#### STORED DATA
==*==
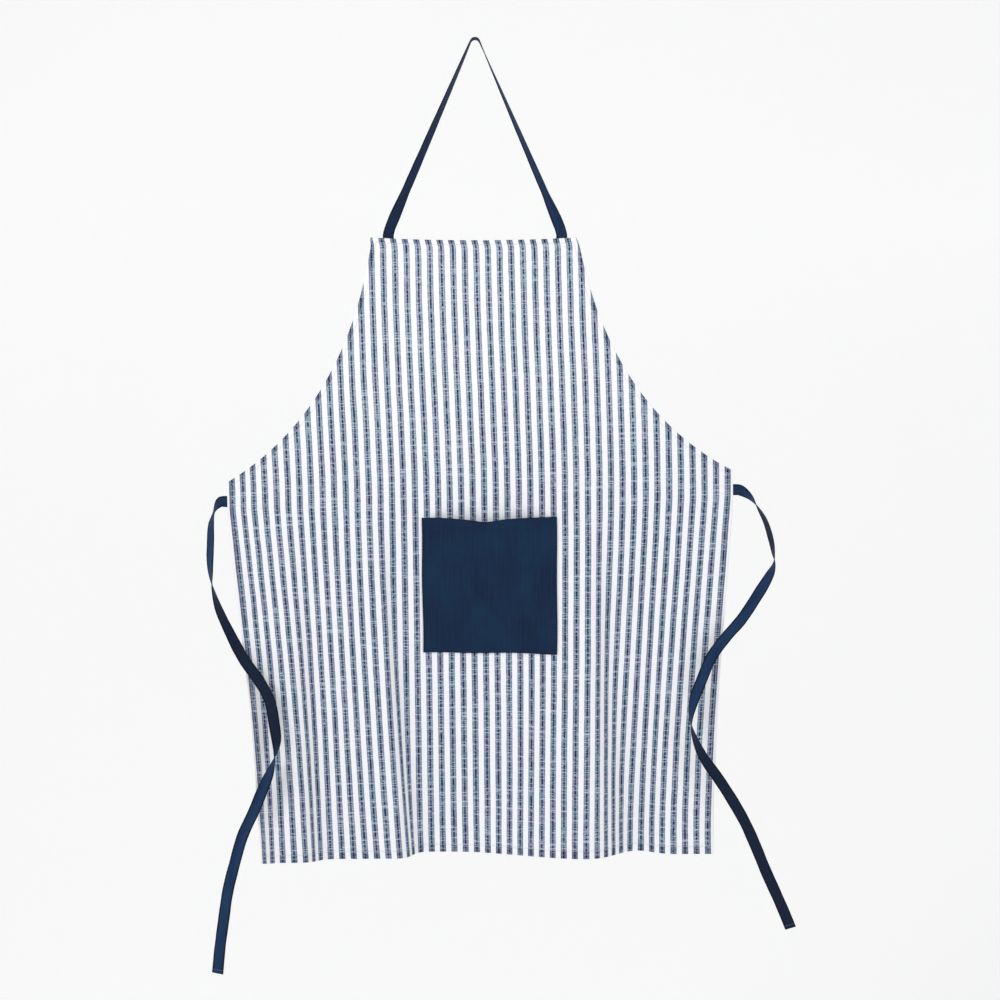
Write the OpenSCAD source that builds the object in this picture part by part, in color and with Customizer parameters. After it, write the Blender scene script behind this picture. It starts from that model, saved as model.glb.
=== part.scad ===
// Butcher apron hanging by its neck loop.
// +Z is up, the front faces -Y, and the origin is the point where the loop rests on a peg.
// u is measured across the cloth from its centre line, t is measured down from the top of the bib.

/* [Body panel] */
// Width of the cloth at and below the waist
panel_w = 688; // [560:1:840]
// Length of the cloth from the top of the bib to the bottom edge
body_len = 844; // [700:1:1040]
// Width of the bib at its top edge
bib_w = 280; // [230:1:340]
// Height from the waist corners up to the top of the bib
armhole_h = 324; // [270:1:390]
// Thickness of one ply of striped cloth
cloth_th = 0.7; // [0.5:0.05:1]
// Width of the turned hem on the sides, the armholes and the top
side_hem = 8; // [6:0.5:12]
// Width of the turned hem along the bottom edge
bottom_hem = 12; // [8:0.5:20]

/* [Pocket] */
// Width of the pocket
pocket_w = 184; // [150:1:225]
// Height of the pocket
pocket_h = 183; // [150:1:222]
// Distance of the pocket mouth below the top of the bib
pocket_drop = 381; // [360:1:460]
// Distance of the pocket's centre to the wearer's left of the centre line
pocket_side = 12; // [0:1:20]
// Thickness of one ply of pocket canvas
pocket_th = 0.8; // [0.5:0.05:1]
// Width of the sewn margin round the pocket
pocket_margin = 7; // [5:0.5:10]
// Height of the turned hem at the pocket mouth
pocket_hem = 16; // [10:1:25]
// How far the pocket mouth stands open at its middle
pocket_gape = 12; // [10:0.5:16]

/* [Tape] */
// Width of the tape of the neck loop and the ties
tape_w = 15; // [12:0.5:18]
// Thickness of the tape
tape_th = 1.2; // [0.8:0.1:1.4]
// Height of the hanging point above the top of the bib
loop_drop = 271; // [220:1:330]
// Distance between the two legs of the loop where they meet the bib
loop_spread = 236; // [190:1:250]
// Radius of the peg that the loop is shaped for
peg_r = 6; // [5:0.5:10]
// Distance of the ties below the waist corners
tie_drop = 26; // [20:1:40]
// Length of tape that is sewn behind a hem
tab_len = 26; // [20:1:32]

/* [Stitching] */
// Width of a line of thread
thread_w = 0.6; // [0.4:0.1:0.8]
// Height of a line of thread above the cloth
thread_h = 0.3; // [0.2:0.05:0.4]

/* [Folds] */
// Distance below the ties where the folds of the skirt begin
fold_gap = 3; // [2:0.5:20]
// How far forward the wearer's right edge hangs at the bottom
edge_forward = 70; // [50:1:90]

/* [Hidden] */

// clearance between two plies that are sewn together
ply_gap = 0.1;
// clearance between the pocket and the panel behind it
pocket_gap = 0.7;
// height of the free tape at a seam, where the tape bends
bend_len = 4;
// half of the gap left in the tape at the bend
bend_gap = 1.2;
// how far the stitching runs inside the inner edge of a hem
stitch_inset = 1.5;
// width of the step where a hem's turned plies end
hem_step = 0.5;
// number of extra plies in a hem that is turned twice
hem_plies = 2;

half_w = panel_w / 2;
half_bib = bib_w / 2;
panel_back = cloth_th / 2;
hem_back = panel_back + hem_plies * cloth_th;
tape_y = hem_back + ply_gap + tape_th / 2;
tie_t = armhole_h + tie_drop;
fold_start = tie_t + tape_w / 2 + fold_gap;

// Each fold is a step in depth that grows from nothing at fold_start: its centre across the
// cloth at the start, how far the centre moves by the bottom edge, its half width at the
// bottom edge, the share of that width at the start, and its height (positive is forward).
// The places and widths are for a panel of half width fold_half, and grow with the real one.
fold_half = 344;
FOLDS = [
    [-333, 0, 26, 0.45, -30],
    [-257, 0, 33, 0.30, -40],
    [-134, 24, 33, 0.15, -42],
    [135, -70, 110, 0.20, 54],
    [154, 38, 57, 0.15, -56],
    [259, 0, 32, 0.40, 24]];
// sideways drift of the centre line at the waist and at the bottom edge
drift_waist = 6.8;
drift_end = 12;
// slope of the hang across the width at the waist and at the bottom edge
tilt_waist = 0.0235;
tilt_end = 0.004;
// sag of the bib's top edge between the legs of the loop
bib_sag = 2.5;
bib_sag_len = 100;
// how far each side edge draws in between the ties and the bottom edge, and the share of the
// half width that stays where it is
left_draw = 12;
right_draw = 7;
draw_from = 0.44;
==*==
#### WHAT THE EXERCISE ASKS
Give the material above again, word for word.

#### RESULT FOR THIS TASK
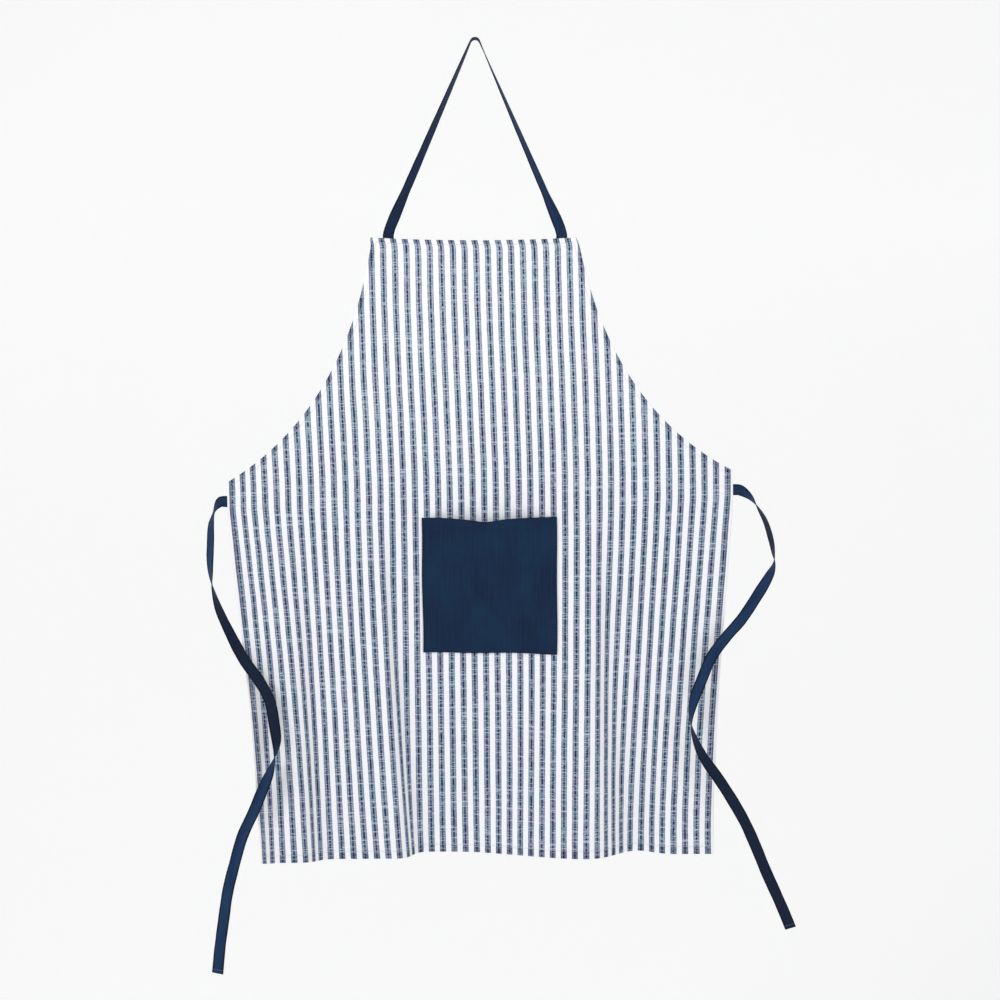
Write the OpenSCAD source that builds the object in this picture part by part, in color and with Customizer parameters. After it, write the Blender scene script behind this picture. It starts from that model, saved as model.glb.
=== part.scad ===
// Butcher apron hanging by its neck loop.
// +Z is up, the front faces -Y, and the origin is the point where the loop rests on a peg.
// u is measured across the cloth from its centre line, t is measured down from the top of the bib.

/* [Body panel] */
// Width of the cloth at and below the waist
panel_w = 688; // [560:1:840]
// Length of the cloth from the top of the bib to the bottom edge
body_len = 844; // [700:1:1040]
// Width of the bib at its top edge
bib_w = 280; // [230:1:340]
// Height from the waist corners up to the top of the bib
armhole_h = 324; // [270:1:390]
// Thickness of one ply of striped cloth
cloth_th = 0.7; // [0.5:0.05:1]
// Width of the turned hem on the sides, the armholes and the top
side_hem = 8; // [6:0.5:12]
// Width of the turned hem along the bottom edge
bottom_hem = 12; // [8:0.5:20]

/* [Pocket] */
// Width of the pocket
pocket_w = 184; // [150:1:225]
// Height of the pocket
pocket_h = 183; // [150:1:222]
// Distance of the pocket mouth below the top of the bib
pocket_drop = 381; // [360:1:460]
// Distance of the pocket's centre to the wearer's left of the centre line
pocket_side = 12; // [0:1:20]
// Thickness of one ply of pocket canvas
pocket_th = 0.8; // [0.5:0.05:1]
// Width of the sewn margin round the pocket
pocket_margin = 7; // [5:0.5:10]
// Height of the turned hem at the pocket mouth
pocket_hem = 16; // [10:1:25]
// How far the pocket mouth stands open at its middle
pocket_gape = 12; // [10:0.5:16]

/* [Tape] */
// Width of the tape of the neck loop and the ties
tape_w = 15; // [12:0.5:18]
// Thickness of the tape
tape_th = 1.2; // [0.8:0.1:1.4]
// Height of the hanging point above the top of the bib
loop_drop = 271; // [220:1:330]
// Distance between the two legs of the loop where they meet the bib
loop_spread = 236; // [190:1:250]
// Radius of the peg that the loop is shaped for
peg_r = 6; // [5:0.5:10]
// Distance of the ties below the waist corners
tie_drop = 26; // [20:1:40]
// Length of tape that is sewn behind a hem
tab_len = 26; // [20:1:32]

/* [Stitching] */
// Width of a line of thread
thread_w = 0.6; // [0.4:0.1:0.8]
// Height of a line of thread above the cloth
thread_h = 0.3; // [0.2:0.05:0.4]

/* [Folds] */
// Distance below the ties where the folds of the skirt begin
fold_gap = 3; // [2:0.5:20]
// How far forward the wearer's right edge hangs at the bottom
edge_forward = 70; // [50:1:90]

/* [Hidden] */

// clearance between two plies that are sewn together
ply_gap = 0.1;
// clearance between the pocket and the panel behind it
pocket_gap = 0.7;
// height of the free tape at a seam, where the tape bends
bend_len = 4;
// half of the gap left in the tape at the bend
bend_gap = 1.2;
// how far the stitching runs inside the inner edge of a hem
stitch_inset = 1.5;
// width of the step where a hem's turned plies end
hem_step = 0.5;
// number of extra plies in a hem that is turned twice
hem_plies = 2;

half_w = panel_w / 2;
half_bib = bib_w / 2;
panel_back = cloth_th / 2;
hem_back = panel_back + hem_plies * cloth_th;
tape_y = hem_back + ply_gap + tape_th / 2;
tie_t = armhole_h + tie_drop;
fold_start = tie_t + tape_w / 2 + fold_gap;

// Each fold is a step in depth that grows from nothing at fold_start: its centre across the
// cloth at the start, how far the centre moves by the bottom edge, its half width at the
// bottom edge, the share of that width at the start, and its height (positive is forward).
// The places and widths are for a panel of half width fold_half, and grow with the real one.
fold_half = 344;
FOLDS = [
    [-333, 0, 26, 0.45, -30],
    [-257, 0, 33, 0.30, -40],
    [-134, 24, 33, 0.15, -42],
    [135, -70, 110, 0.20, 54],
    [154, 38, 57, 0.15, -56],
    [259, 0, 32, 0.40, 24]];
// sideways drift of the centre line at the waist and at the bottom edge
drift_waist = 6.8;
drift_end = 12;
// slope of the hang across the width at the waist and at the bottom edge
tilt_waist = 0.0235;
tilt_end = 0.004;
// sag of the bib's top edge between the legs of the loop
bib_sag = 2.5;
bib_sag_len = 100;
// how far each side edge draws in between the ties and the bottom edge, and the share of the
// half width that stays where it is
left_draw = 12;
right_draw = 7;
draw_from = 0.44;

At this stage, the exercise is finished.